Keep measurement practical and repeatable. Instrumentation needs to be consistent across brands and channels: standard UTM parameters, a shared experiment ID, and server-side event APIs are nonnegotiable. Tie every paid or organic re-engagement campaign back to the CRM segment ID and tag each creative variant with a short SKU for attribution. Use a two-tier reporting cadence: daily operational checks for match rates, spend pacing, and flagging negative signals; and a weekly cohort report that shows lift, revenue per user, and retention. Here is a short, actionable checklist teams can adopt now:
- Audience handoff: central team publishes canonical segment IDs; local teams request derivations with documented change reasons.
- Creative handoff: AI drafts get a required human QA and a legal check before any paid amplification.
- Measurement tagging: every campaign includes experiment ID, CRM segment ID, and offer SKU in UTMs and server events.
- Holdout plan: reserve 10-20 percent of each segment for control unless legal or market constraints forbid it.
Tradeoffs are real and require honest discussion up front. A larger holdout gives cleaner statistical power but reduces short-term revenue. Heavier measurement instrumentation increases engineering cost and privacy work, but without it you trade clarity for anecdotes.
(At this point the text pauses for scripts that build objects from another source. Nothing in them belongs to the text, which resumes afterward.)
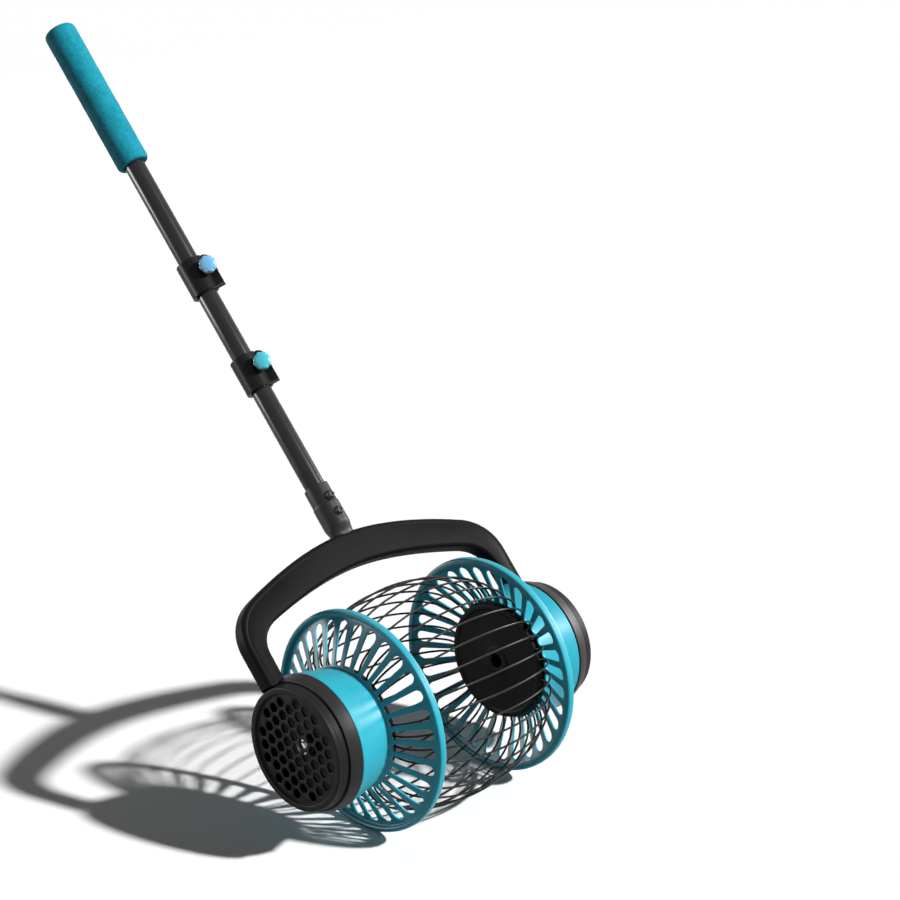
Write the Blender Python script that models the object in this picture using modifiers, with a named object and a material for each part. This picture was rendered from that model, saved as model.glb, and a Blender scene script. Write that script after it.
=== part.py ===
"""Tennis ball roller collector.

A cage of bowed wires rolls on two slotted wheels, and its wires let balls squeeze in.  The cage turns on two
axle bolts in the ends of a yoke, and a sectional pole with a foam grip pushes the yoke.

World frame: +X along the axle, the pole leans towards +Y, +Z up, the wheels stand on Z = 0.
Cage frame: origin on the axle's middle, X along the axle.
Yoke frame: the cage frame leaned back about X, so that Z runs up the pole and -Y is the yoke's front.
"""

import math

import bmesh
import bpy
from mathutils import Matrix

# Driving dimensions, in metres and degrees; what reaches out along the axle counts from the cage's ends
# Wheels
WHEEL_RADIUS = 0.1460
RIM_INSET = 0.0220
RIM_WIDTH = 0.0110
RIM_DEPTH = 0.0085
RIM_CHAMFER = 0.0028
WEB_FOOT_REACH = 0.0098
WEB_WALL = 0.0028
SLOT_COUNT = 32
SLOT_SHARE = 0.62
SLOT_MARGIN = 0.0045
COLLAR_INNER_RADIUS = 0.0785
COLLAR_OUTER_RADIUS = 0.0885
COLLAR_REACH = 0.0640
COLLAR_WALL = 0.0035
# Cage
WIRE_COUNT = 36
WIRE_TURN_DEG = 1.2
WIRE_RADIUS = 0.0014
WIRE_BOW_RADIUS = 0.1435
WIRE_FOOT_DEG = 84.0
CAGE_HALF_LENGTH = 0.1335
HUB_PLATE_RADIUS = 0.0775
HUB_PLATE_THICKNESS = 0.0050
HUB_SPIGOT_LENGTH = 0.0140
HUB_SPIGOT_WALL = 0.0060
HUB_BOSS_RADIUS = 0.0135
HUB_BOSS_INSET = 0.0075
# Axle bolts and bushes
AXLE_RADIUS = 0.0060
AXLE_LENGTH = 0.0550
AXLE_HEAD_RADIUS = 0.0110
AXLE_HEAD_HEIGHT = 0.0060
BUSH_WALL = 0.0030
BUSH_LENGTH = 0.0250
BUSH_FLANGE_RADIUS = 0.0125
BUSH_FLANGE_THICKNESS = 0.0015
# End housings and covers
HOUSING_INNER_RADIUS = 0.0895
HOUSING_OUTER_RADIUS = 0.0850
HOUSING_LENGTH = 0.0170
HOUSING_WALL = 0.0045
HOUSING_FLOOR = 0.0050
HOUSING_BOSS_RADIUS = 0.0150
COVER_SEAT_DEPTH = 0.0010
COVER_RADIUS = 0.0820
COVER_FACE_RADIUS = 0.0800
COVER_LENGTH = 0.0157
COVER_RIM_WIDTH = 0.0080
COVER_WALL = 0.0032
COVER_SPIGOT_DEPTH = 0.0060
GRILLE_RECESS = 0.0035
GRILLE_THICKNESS = 0.0030
GRILLE_PITCH = 0.0170
GRILLE_HOLE_FLATS = 0.0125
TAB_SIZE = 0.0070
TAB_ANGLE_DEG = 21.0
# Yoke: each edge of the arch rises along an arm, bends at the shoulder and climbs to the crown
LEAN_DEG = 43.0
YOKE_FRONT_OFFSET = 0.0070
YOKE_DEPTH = 0.0240
YOKE_EDGE_ROUNDING = 0.0055
OUTER_ARM_REACH = 0.0320
OUTER_ARM_TOP = 0.1340
OUTER_SHOULDER_INSET = 0.0445
OUTER_SHOULDER_Z = 0.1935
OUTER_SLOPE = 0.37
CROWN_TOP = 0.2320
ARM_WIDTH = 0.0280
INNER_ARM_TOP = 0.1180
INNER_SHOULDER_INSET = 0.0345
INNER_SHOULDER_Z = 0.1575
INNER_SLOPE = 0.29
CROWN_UNDERSIDE = 0.1860
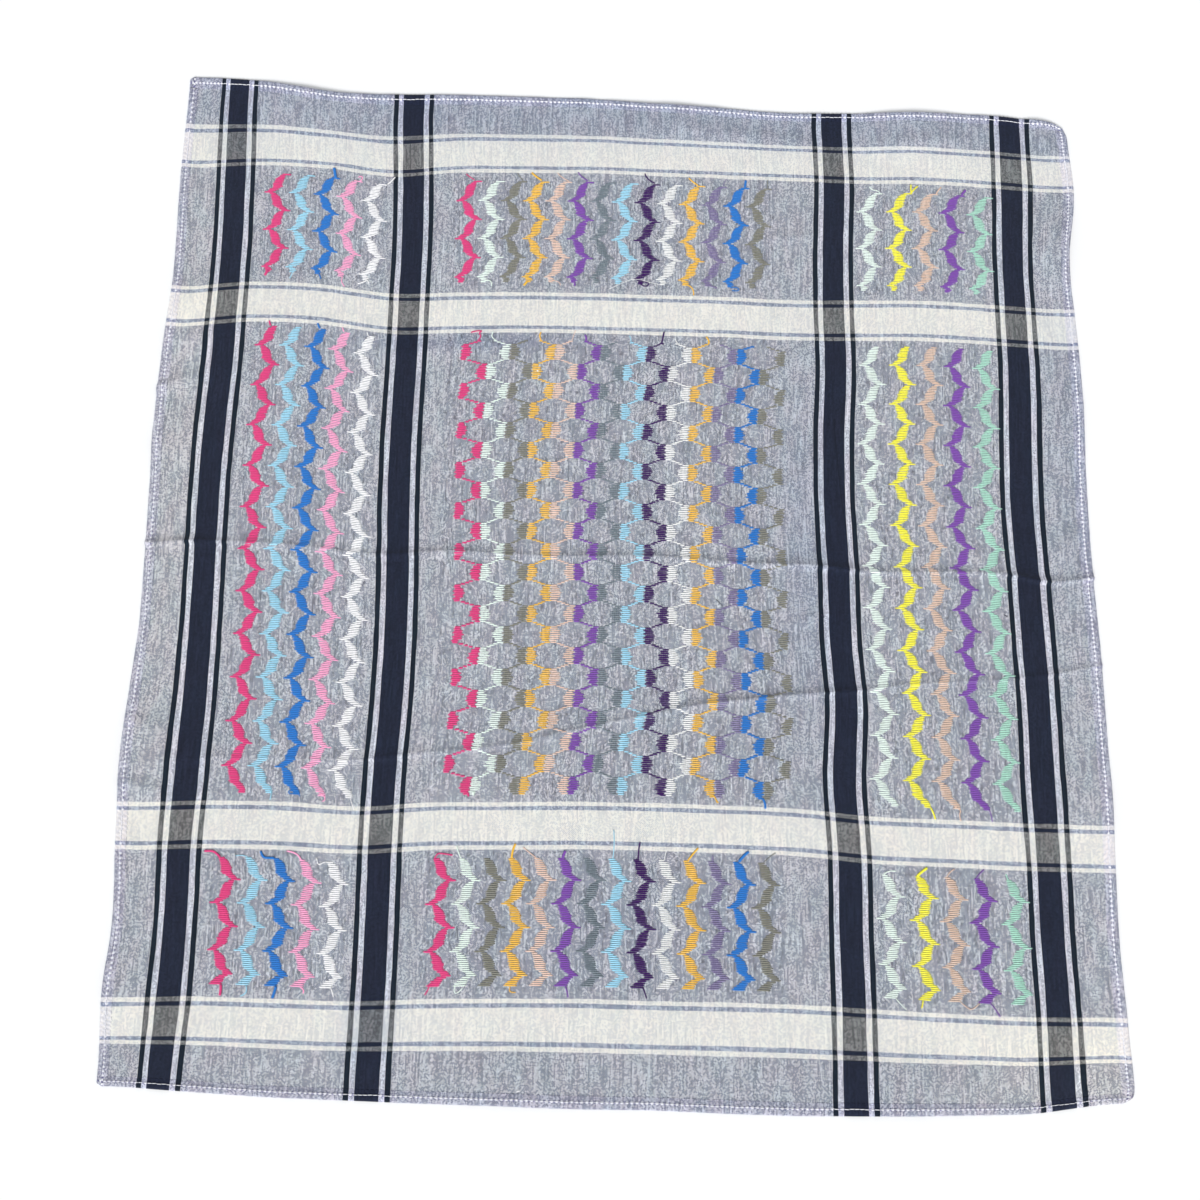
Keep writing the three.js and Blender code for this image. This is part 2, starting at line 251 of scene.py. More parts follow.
def lay_out(name, made, finish):
    """Lays a piece, modelled flat on the cut, where the cloth lies. It keeps its place on the cut."""
    mesh = bpy.data.meshes.new(name)
    made.to_mesh(mesh)
    made.free()
    flat = np.empty(len(mesh.vertices) * 3)
    mesh.vertices.foreach_get("co", flat)
    flat = flat.reshape(-1, 3)
    corners = np.empty(len(mesh.loops), dtype=int)
    mesh.loops.foreach_get("vertex_index", corners)
    place = flat[corners, :2] / (CUT_WIDTH, CUT_HEIGHT) + 0.5
    mesh.uv_layers.new(name="cut").data.foreach_set("uv", place.ravel())
    across, up = round_corners(flat[:, 0], flat[:, 1])
    laid = np.empty_like(flat)
    laid[:, 0] = across + pull(WARP_LINES, WARP_PULL, up, across)
    laid[:, 1] = up + pull(WEFT_LINES, WEFT_PULL, across, up)
    laid[:, 2] = flat[:, 2] + relief(across, up)
    mesh.vertices.foreach_set("co", (laid * MM).ravel())
    mesh.shade_smooth()
    mesh.materials.append(finish)
    piece = bpy.data.objects.new(name, mesh)
    bpy.context.scene.collection.objects.link(piece)
    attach(piece, "root")
    return piece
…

Failure modes to watch for include attribution leakage (same user gets email and social exposure without consolidated tracking), inconsistent offer SKUs across regions, and stale segmentation that mislabels engaged users as lapsed. Those failures look like high spend, low lift, and furious dashboard arguments. Solve them with a mix of automation and accountability: automated tag checks plus weekly business reviews where the central ops team calls out odd patterns.
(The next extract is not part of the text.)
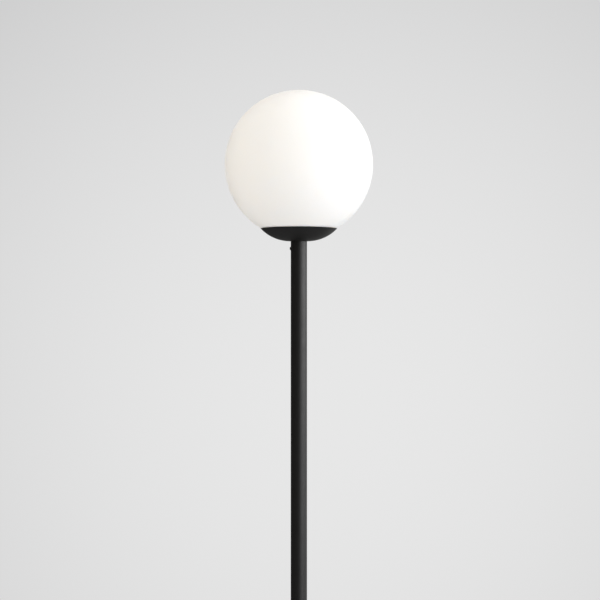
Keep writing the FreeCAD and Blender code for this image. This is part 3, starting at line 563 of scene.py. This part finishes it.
def makeCover():
    # The spun cover: a low crown, a rounded edge and a hole for the lead's bush.
    radius, low, high = sizeOf("base_cover")
    wall = coverShape["wall"]
    edge = coverShape["edgeRound"]
    shoulder = high - coverShape["crown"]
    bottom = coverShape["bottomRound"]
    profile = [(radius - wall, low), (radius - bottom, low), (radius, low + bottom)]
    profile += arc(radius - edge, shoulder - edge, edge, 0, 90, 12)
    profile += [(coverShape["flat"], high), (coverShape["hole"], high), (coverShape["hole"], high - wall),
                (coverShape["flat"], high - wall)]
    profile += arc(radius - edge, shoulder - edge, edge - wall, 90, 0, 8)
    piece = turnPiece("base_skin", profile, segments=192, closed=True)
    bushLow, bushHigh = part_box("lead_gland")
    centre = Vector((0, radius, (bushLow[2] + bushHigh[2]) / 2))
    cutWith(piece, cutterRod(coverShape["bushHole"], coverShape["bushHoleDepth"], centre, 'Y'))
    smooth(piece)
    standFor(piece, "base_cover", finishes["black_coat"])


bushShape = {
    "bore": 3.3 * mm,
    "body": 4.1 * mm,
    "flange": 1.2 * mm,
    "lip": 0.5 * mm,
    "catch": (2.4 * mm, 3.4 * mm),        # where the snap catch starts and ends, from the inner end
}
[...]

Finally, measurement must close the loop into operations. If an experiment shows a 3x higher lifetime value for a certain social signal for lapsed loyalty members, bake that finding into the campaign cookbook, update the creative templates, and adjust lookalike seeds. If a model shows diminishing returns after two weeks, change the cadence in the operational playbook. Tools that store campaign metadata, approval timestamps, and final cohort outcomes make these loops fast and audit-friendly. Mydrop can be the place those pieces live together - audiences, approvals, and stitched revenue - but the secret sauce is making measurement the trigger for process change, not just a postmortem.
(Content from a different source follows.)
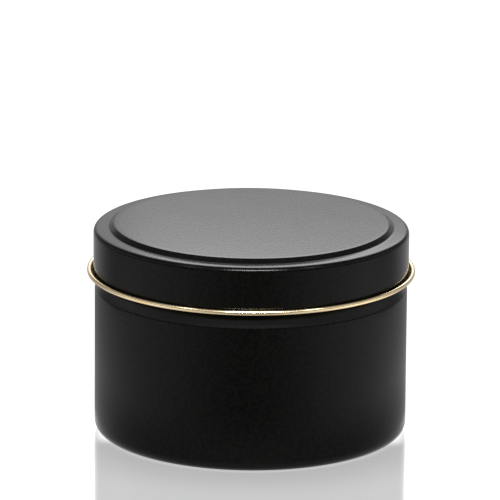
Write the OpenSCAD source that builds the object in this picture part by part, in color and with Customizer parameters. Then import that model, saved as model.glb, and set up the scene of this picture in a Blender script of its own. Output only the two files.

Make the change stick across teams

Scaling reactivation is mostly about people and process, not just tech. Here is where teams usually get stuck: a brilliant reactivation blueprint is built by one group, then it stalls because legal, local markets, or agencies treat it like optional paperwork. Fix that by codifying the recipe into a short, living playbook that lives next to your assets and audiences. The playbook should include the exact segment definitions, creative templates with variable fields, the approved offer language, and the approval SLA for each review type. Give each role a single source of truth: the data steward owns segment logic, the creative owner owns templates, the paid lead owns amplification rules, and the compliance reviewer has a fixed review window. That last rule matters. If legal can take "whenever" they will, and every campaign will wait. A simple rule helps: small, high-frequency nudges get a 24 hour sign off; high-risk legal changes get a 72 hour review and scheduled release windows.
Make governance practical, not punitive. Shared dashboards should show who did what and when, not just that something failed. Weekly rituals help: a 30 minute triage between central ops, a rotating market rep, and the agency lead will clear approvals, resolve pixel gaps, and lock budgets before the weekly flight. The rituals enforce accountability and surface dependency bottlenecks early. This is the part people underestimate: if the team does not rehearse the handoffs, the hub will either be a bottleneck or it will abdicate control. Tradeoffs are real. Central control gives cleaner measurement and faster lookalike builds across brands, but it can slow local creative tweaks. Decentralized pods move faster locally but will need stronger naming conventions and stricter tagging to avoid fragmented reporting. Hybrid models work when the central team publishes blueprints that local teams can fork with tracked deviations.
Operational details make or break retention gains. Implement these three steps next week:
- Pick a single cohort, one brand, and run a 30 day pilot with a holdout cohort and a clear measurement plan.
- Document roles and SLAs, then map the exact approval path for any creative change.
- Build one dashboard that stitches ad spend to CRM reactivations and share it with all stakeholders. Those three actions expose the biggest implementation risks quickly. For example, identity resolution failures are common: your CRM IDs may not map cleanly to ad platform identifiers across regions, so plan reconciliation jobs that run nightly and alert the team when match rates fall. Another failure mode is creative rot: templates that worked in month one get stale in month three. Guard against that with a cataloging habit: tag assets by variant, sentiment, and result so teams can retire or refresh low performers without debate. Finally, make the handoff between paid and CRM explicit. A paid campaign without a mapped CRM journey is a vanity metric. Ensure every paid flight has a named landing funnel, a tracking plan, and a CRM owner who will accept and act on returned leads.
Platforms should make these processes natural, not extra work. For example, a shared asset library that enforces naming conventions and exposes approval states will reduce duplicate creative and speed audits. Audience syncs that push approved segments from the CRM into ad platforms each night remove manual audience builds and minimize mismatched targeting. Reporting tools that can stitch UTM, ad platform, and CRM events into a single view are the busiest stakeholder's best friend: the CMO, the finance lead, and the agency can all point to the same incremental revenue line. Mydrop fits into this by treating approvals, assets, audiences, and reports as connected pieces rather than separate checklists. Use that connection to keep the Nudge Engine running smoothly across brands and markets, not as another silo.
Conclusion

Making reactivation a repeatable capability means shifting from heroic campaigns to repeatable routines. Treat the Nudge Engine as a product: ship small pilots, measure cleanly with holdouts, and iterate on the parts that fail. Expect tradeoffs: decide where you need tight central control and where you can tolerate local variance. When teams agree on roles, SLAs, and one shared dashboard, the volume of useful nudges rises and the noise falls away.
Start small, measure loudly, and institutionalize the handoffs. Run the three-step pilot, lock the approval windows, and require CRM-to-ad reconciliation every night. Those actions convert reactivation from a nice-to-have experiment into a reliable revenue channel that your enterprise can scale without burning out the people who run it.